The Evil Dead also laid the foundation for the films that followed. The Evil Dead world is, to put it mildly, not governed by tight continuity and clear rules, particularly in these early films. In this first outing, Ash Williams (Campbell), his girlfriend Cheryl (Sandweiss) and three friends stumble on a book and recording of a professor reciting its incantations, having previously traveled to the cabin to do research (as one does). This unleashes demonic forces (later to be called “Deadites”) who possess the unfortunate vacationers and just about anything else they feel like possessing. The Deadites essentially do whatever the film needs them to do to be scary, whether that’s mockingly threatening the non-possessed or sexually assaulting a victim after taking over a tree.
The film’s stylishness and extreme content attracted the enthusiasm and support of admirers like Fangoria magazine and Stephen King, who talked it up every chance he got after seeing it at Cannes in 1982. Released in 1983, it became a minor hit in theaters but an even bigger one on home video. That paved the way for Evil Dead II. Sort of a sequel to The Evil Dead, sort of a remake, it opens with a condensed version of the first movie, but retcons the events so that Ash and his girlfriend (now named Linda and played by Denise Bixler) were vacationing alone when they found the book, now called Necronomicon Ex-Mortis, and were attacked.
The fuzziness doesn’t matter; Raimi throws one wild set piece at the audience after another, mixing bizarre make-up and stop-motion animation as Ash deals with his increasingly aggressive undead foes. The humor of The Evil Dead is even more prominent in Evil Dead II, which, while legitimately scary, does little to hide how deeply the creative team was inspired by The Three Stooges. Here, Campbell masters playing his leading man looks against his cornball instincts.** **
That skill is even more crucial to Army of Darkness, the third Evil Dead film, released in 1992. It picks up where Evil Dead II ends, with Ash stranded in medieval England fighting the Deadite threat in the past.
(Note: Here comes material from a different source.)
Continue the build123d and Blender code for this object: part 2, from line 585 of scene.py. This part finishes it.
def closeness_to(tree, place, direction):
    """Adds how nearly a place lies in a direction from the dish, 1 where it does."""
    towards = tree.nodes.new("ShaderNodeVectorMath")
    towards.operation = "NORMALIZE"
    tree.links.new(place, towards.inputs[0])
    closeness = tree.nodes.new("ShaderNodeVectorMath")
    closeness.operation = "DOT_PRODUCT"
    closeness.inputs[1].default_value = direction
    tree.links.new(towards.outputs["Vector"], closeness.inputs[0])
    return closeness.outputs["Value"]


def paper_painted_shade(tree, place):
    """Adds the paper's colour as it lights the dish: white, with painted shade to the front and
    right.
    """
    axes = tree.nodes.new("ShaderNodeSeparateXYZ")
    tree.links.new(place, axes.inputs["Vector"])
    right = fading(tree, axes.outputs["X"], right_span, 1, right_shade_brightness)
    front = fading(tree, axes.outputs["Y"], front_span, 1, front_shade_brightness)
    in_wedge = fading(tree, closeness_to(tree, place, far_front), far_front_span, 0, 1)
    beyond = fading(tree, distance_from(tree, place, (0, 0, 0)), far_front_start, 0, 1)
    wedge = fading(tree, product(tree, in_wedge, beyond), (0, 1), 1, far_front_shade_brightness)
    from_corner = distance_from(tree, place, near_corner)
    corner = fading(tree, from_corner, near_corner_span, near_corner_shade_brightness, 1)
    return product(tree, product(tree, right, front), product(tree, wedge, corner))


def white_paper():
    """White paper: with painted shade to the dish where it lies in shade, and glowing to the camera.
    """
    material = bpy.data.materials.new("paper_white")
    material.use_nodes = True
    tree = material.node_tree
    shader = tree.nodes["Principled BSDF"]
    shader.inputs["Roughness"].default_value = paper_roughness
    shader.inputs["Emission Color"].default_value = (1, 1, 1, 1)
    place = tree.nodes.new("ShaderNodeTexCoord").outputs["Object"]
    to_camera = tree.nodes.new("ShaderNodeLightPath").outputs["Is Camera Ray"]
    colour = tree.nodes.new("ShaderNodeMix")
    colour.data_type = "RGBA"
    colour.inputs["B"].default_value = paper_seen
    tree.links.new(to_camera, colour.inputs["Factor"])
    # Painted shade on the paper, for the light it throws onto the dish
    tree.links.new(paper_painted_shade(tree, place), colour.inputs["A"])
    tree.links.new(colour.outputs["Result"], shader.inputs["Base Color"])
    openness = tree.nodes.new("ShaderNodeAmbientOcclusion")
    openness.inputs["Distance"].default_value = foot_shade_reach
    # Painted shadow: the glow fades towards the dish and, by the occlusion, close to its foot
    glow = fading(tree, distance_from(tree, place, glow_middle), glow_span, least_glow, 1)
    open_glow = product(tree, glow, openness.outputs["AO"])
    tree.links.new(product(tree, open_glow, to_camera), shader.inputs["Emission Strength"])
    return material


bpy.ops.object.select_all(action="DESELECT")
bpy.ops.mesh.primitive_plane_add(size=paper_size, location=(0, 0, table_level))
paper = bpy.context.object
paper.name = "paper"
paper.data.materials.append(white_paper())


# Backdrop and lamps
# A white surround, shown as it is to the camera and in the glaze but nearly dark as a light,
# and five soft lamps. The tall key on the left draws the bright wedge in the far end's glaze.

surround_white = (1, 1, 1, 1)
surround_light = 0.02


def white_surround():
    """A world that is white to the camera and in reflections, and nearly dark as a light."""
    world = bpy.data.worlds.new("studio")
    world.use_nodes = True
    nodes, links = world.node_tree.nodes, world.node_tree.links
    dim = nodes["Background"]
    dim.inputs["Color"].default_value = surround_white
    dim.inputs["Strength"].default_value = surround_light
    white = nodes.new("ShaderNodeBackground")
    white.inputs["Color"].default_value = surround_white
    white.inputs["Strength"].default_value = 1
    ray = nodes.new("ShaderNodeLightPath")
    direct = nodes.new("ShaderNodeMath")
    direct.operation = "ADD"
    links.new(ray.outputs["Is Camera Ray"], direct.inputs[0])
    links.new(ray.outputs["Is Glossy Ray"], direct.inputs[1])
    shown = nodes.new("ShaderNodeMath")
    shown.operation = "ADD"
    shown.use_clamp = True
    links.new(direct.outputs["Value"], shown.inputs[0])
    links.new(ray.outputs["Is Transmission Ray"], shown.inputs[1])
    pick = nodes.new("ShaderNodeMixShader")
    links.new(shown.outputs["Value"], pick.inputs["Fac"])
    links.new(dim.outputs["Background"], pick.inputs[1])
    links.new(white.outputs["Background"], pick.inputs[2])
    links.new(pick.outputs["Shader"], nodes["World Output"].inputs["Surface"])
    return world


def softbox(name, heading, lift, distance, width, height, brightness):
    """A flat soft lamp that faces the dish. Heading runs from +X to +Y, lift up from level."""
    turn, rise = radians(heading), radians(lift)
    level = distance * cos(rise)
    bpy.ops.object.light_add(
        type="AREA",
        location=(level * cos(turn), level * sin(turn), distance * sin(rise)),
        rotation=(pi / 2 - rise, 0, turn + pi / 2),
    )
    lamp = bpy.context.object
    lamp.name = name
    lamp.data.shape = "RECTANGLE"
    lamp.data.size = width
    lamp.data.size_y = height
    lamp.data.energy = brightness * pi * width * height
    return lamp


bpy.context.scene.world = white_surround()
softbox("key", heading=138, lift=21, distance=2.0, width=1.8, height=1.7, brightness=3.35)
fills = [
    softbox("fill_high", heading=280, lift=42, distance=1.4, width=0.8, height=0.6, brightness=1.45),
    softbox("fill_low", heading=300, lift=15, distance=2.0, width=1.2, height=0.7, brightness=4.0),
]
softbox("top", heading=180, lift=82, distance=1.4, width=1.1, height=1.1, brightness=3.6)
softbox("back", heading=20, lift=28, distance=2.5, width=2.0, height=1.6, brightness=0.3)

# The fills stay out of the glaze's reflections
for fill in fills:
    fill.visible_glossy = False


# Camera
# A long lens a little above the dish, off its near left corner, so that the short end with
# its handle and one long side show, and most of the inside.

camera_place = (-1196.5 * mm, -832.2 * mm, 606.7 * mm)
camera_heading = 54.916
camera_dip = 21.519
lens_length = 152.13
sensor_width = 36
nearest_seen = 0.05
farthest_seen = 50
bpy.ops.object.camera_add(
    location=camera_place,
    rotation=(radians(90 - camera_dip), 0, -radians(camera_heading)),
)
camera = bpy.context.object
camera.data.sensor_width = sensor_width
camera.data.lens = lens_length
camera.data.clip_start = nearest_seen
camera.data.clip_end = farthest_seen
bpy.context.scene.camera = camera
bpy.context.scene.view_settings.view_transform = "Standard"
This one turns the humor all the way up for an adventure film that owes as much to Ray Harryhausen’s stop-motion spectacles as George Romero.
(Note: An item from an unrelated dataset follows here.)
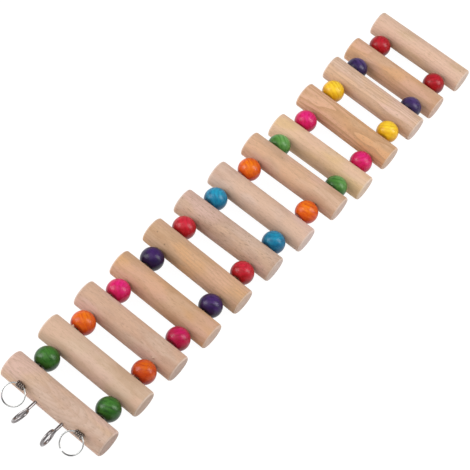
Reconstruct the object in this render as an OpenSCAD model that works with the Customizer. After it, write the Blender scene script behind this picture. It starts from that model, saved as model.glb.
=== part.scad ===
// A ladder bridge of round wooden rungs and painted wooden beads, strung on one bent wire.
// It lies on the floor in a gentle wave. +X runs from the hook end to the plain end,
// +Y to the left and +Z up.

/* [Rungs] */
// Length of each wooden rung
rung_len = 75; // [60:1:90]
// Diameter of each wooden rung
rung_d = 17.8; // [16:0.1:17.9]
// Radius of the sanded edge round each rung's two ends
rung_edge_r = 1.4; // [0.6:0.2:2.4]
// Distance from one rung's axis to the next
rung_pitch = 33.4; // [33.3:0.1:36]

/* [Beads] */
// Diameter of each wooden bead
bead_d = 15.2; // [12:0.1:15.3]
// Length of each bead between the flats at the ends of its bore
bead_len = 13.6; // [10:0.1:13.8]
// Diameter of the bore through each bead
bead_bore_d = 3; // [2.6:0.1:4]
// Depth of the countersink at each end of a bead's bore
bead_sink = 0.5; // [0.2:0.1:1]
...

Army of Darkness underperformed in theaters, stalling any immediate plans for a third sequel. But, fittingly, Evil Dead refused to die. The original had inspired a 1984 video game for the Commodore 64 and in the long gap between film entries, games again picked up the slack. Released, respectively, in 2000 and 2003, Evil Dead: Hail to the King and Evil Dead: A Fistful of Boomstick served as sequels to Army of Darkness. Campbell reprised his role in each. Ash’s adventures have also continued in many comic books put out by several different publishers. Some of these have realized team-ups and crossovers of fans’ dreams, bringing in Marvel characters, and horror icons like Freddy and Jason.
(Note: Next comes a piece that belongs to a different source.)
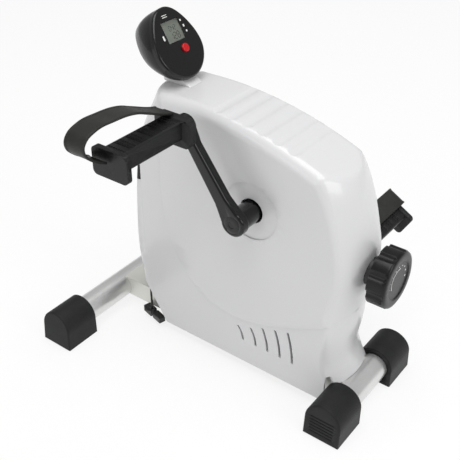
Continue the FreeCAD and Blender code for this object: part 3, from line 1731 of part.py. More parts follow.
def plug_lead():
    """A moulded plug that hangs beside the beam, and its lead up to the flywheel bracket."""
    turn = Rotation(AXIS_Z, float(S.plug_yaw))
    centre = vector(S.plug_x, S.plug_y, S.plug_z)
    half = float(S.plug_length) / 2
    wide = float(S.plug_width)
    high = float(S.plug_height)
    blocks = []
    for start, end, share in ((-half, -2, 1.0), (-2.5, 2.5, 0.7), (2, half, 0.9)):
        corner = Vector(start, -wide * share / 2, -high * share / 2)
        blocks.append(Part.makeBox(end - start, wide * share, high * share, corner))
    plug = blocks[0].fuse(blocks[1:])
    plug = plug.makeFillet(1.2, [e for e in plug.Edges if abs(abs(e.CenterOfMass.x) - half) < 0.1])
    plug.Placement = Placement(centre, turn)
    top = centre + turn.multVec(Vector(-6, 0, 0))
    lift = Vector(0, 0, float(S.plug_lead_z) - top.z)
    ear = vector(S.wheel_x - 4, S.ear_left_y, S.plug_lead_z)
    lead = tube_along(
        [top, top + lift, Vector(ear.x, top.y, ear.z), ear], float(S.lead_d) / 2, 6
    )
    return node(feature("plug_lead", plug.fuse(lead)))


plug_lead()

# ---------------------------------------------------------------- finish


def check_and_write():
    document.recompute()
    for thing in document.Objects:
        bad = [state for state in thing.State if state in ("Invalid", "Error")]
        if bad:
            raise RuntimeError("%s is %s" % (thing.Name, bad))
    rear_reach = S.foot_spacing / 2 + S.cap_width / 2
    # The origin lies under the middle of the whole box. The open left strap reaches further
    # out than the right one, so that middle is beside the casing's mid-plane.
    shift = Vector(float(rear_reach - S.knob_face_x) / 2, float(S.middle_offset_y), 0)
    os.makedirs("parts", exist_ok=True)
    for made in nodes:
        shape = made.Shape.copy()
        if shape.isNull() or not shape.isValid() or shape.Volume <= 0:
            raise RuntimeError("%s has no valid shape" % made.Label)
        made.Placement.Base = made.Placement.Base + shift
    document.recompute()
    for made in nodes:
        made.Shape.exportStep("parts/%s.step" % made.Label)
        print("%-28s %2d solids %10.0f mm3" % (made.Label, len(made.Shape.Solids), made.Shape.Volume))
    print("nodes", len(nodes), "shift", shift)


check_and_write()
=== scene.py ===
"""Pedal exerciser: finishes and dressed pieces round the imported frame, laid out as an add-on."""
import json
import math

import bpy
from bpy.props import FloatProperty, FloatVectorProperty, IntProperty, PointerProperty
from mathutils import Matrix, Vector


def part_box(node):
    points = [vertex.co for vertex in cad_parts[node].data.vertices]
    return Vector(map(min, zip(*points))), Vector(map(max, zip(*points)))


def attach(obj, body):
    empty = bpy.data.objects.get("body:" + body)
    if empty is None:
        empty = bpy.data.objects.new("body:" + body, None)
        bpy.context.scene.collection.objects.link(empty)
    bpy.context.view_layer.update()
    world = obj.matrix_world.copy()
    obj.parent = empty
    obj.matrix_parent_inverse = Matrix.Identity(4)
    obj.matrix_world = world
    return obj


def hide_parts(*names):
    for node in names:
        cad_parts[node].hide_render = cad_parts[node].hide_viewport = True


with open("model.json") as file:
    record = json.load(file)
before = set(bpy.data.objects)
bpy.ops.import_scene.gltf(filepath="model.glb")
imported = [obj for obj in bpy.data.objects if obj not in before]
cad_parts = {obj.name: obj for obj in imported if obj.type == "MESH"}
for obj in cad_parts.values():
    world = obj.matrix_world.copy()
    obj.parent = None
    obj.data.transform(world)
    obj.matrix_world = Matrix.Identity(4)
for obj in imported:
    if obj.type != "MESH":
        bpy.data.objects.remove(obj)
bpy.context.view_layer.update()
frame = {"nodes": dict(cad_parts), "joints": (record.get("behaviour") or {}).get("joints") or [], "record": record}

bl_info = {
    "name": "Pedal exerciser",
    "version": (1, 0, 0),
    "blender": (4, 5, 0),
    "location": "3D Viewport > Sidebar > Exerciser",
    "description": "Finishes and dresses a pedal exerciser round its packed frame",
    "category": "Object",
}

MM = 0.001
SMOOTH_ANGLE = math.radians(32)
CASING_ANGLE = math.radians(22)

# a pedal's outer end from the mid-plane, and its top and its tread above its spindle's axis, in mm
PEDAL_END = 203
PEDAL_TOP = 19
TREAD_TOP = 17
RIGHT_TILT = math.radians(30)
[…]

The most notable spin-off, however, came in the form of Ash vs Evil Dead, the Starz TV series that ran from 2015 to 2018 in which Ash, thirty years on from the events of Army of Darkness, has become a blowhard drifter haunted by the events of his past and trying to figure out what to do with the Necronomicon. Mixing humor and horror, it brought in a fun supporting cast that included Ray Santiago, Dana DeLorenzo, Lucy Lawless and, in later seasons, Lee Majors as Ash’s dad. (Its final episode seemingly finally put Ash into retirement, but the recently released **Evil Dead: The Game **connects to it directly, and there’s been talk of an animated series.)
In 2013, Evil Dead, like so many of its horror peers at the time, got the reboot treatment. This new take on the Evil Dead world is seemingly unconnected to what had come before, until a stinger in the credits. If nothing else, it’s widely different in tone. Jane Levy stars as Mia, a heroin addict brought by her friends and family to a remote cabin to kick her habit. This, predictably, does not go according to plan, particularly once the group discovers—you guessed it—an evil book that summons the dead.
Directed by Fede Alvarez, (who would later garner acclaim for his clever thriller Don’t Breathe) it’s a stylish and deadly serious film that reimagines Evil Dead as a work of straight horror. It’s effectively unnerving, but not any fun, which had always been the series’ trademark. Nonetheless, Campbell shows up in character as Ash in the credits, seemingly a hint of what was to come.
What might have come was a team-up between Mia and Ash in a film that brought the two Evil Dead universes together. That was not to be, however, and while talk of another Evil Dead film circulated for years, nothing came of it.
That changed, however, with Evil Dead Rise. Directed by Ireland’s Lee Cronin, it is more aligned with Alvarez’s intense take on the Evil Deadverse, though Cronin at least allows for some hints of levity. Shot in Australia (with a largely Aussie cast trying their best to cover up their accents) it stars Lily Sullivan as Beth, a guitar tech whose visit to her sister Ellie (Alyssa Sutherland) and her family coincides with a Deadite invasion of Ellie’s apartment building. It’s slick, gory, and stays true to the original Evil Dead’s spirit by going to some admirable extremes, even as it confirms that the touches Raimi and Campbell brought to the series are pretty much impossible to replicate. Still, change was probably inevitable all these decades out from a bunch of kids making a movie in Michigan. What gets resurrected is never quite the same as it was before.